Tournelles was later knocked down and this square was laid out on the site in the early seventeenth century. Soon, wealthy Parisians began to move in – and this was when the surrounding Marais district started to become very sought after. This square was known as the Place Royale until the Revolution after which it became the Place des Vosges.
It was King Henri IV who initiated the building of this square but it was his successor Louis XIII who finished the project and you can see his statute in the middle here. Needless to say, the original was destroyed during the Revolution and this version dates from the early nineteenth century.

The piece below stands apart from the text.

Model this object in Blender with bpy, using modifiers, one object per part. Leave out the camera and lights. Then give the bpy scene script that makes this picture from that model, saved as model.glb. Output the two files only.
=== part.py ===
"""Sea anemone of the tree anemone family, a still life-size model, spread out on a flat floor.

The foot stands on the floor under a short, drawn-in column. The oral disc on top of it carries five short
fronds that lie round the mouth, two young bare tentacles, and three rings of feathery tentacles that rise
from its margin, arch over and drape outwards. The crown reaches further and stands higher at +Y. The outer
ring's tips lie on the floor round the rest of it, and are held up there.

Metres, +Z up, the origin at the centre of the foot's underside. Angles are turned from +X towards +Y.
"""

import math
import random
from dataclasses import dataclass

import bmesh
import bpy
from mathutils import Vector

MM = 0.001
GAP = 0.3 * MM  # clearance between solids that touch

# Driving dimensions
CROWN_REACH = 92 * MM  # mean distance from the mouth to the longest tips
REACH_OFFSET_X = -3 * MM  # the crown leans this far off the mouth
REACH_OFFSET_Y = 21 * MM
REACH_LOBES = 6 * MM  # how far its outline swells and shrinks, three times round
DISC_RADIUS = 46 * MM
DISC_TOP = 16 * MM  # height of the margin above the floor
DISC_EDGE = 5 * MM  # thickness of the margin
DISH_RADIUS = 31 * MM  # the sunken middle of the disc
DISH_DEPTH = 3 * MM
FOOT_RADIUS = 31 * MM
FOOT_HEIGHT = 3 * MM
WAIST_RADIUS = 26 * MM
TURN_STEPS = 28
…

The Place des Vosges is probably the first example of a properly planned residential square with uniform houses and a coherent design. The great squares in London, Madrid and many Italian cities followed this ideal. There are either 36 or 39 houses here, depending on who you ask, each with matching red brick and stone facades and dark grey slate sloping roofs. The arcades underneath the houses are also unusual in Paris and, along them you’ll find the occasional restaurant and café, gallery and antique shop.
On northern edge of the square is the Queen’s pavilion and opposite it, on the southern side, the King’s pavilion rises above the other houses. The square’s trees and fountains were added during the eighteenth century.
As well as its aristocratic residents, the Place des Vosges has literary associations. The great letter writer Madame de Sevigné was born here and Victor Hugo, author of Les Miserables and the Hunchback of Notre Dame also lived here. His home is now a museum devoted to his life and work and you can find it at number 6, which is in the corner to the left of the King’s pavilion.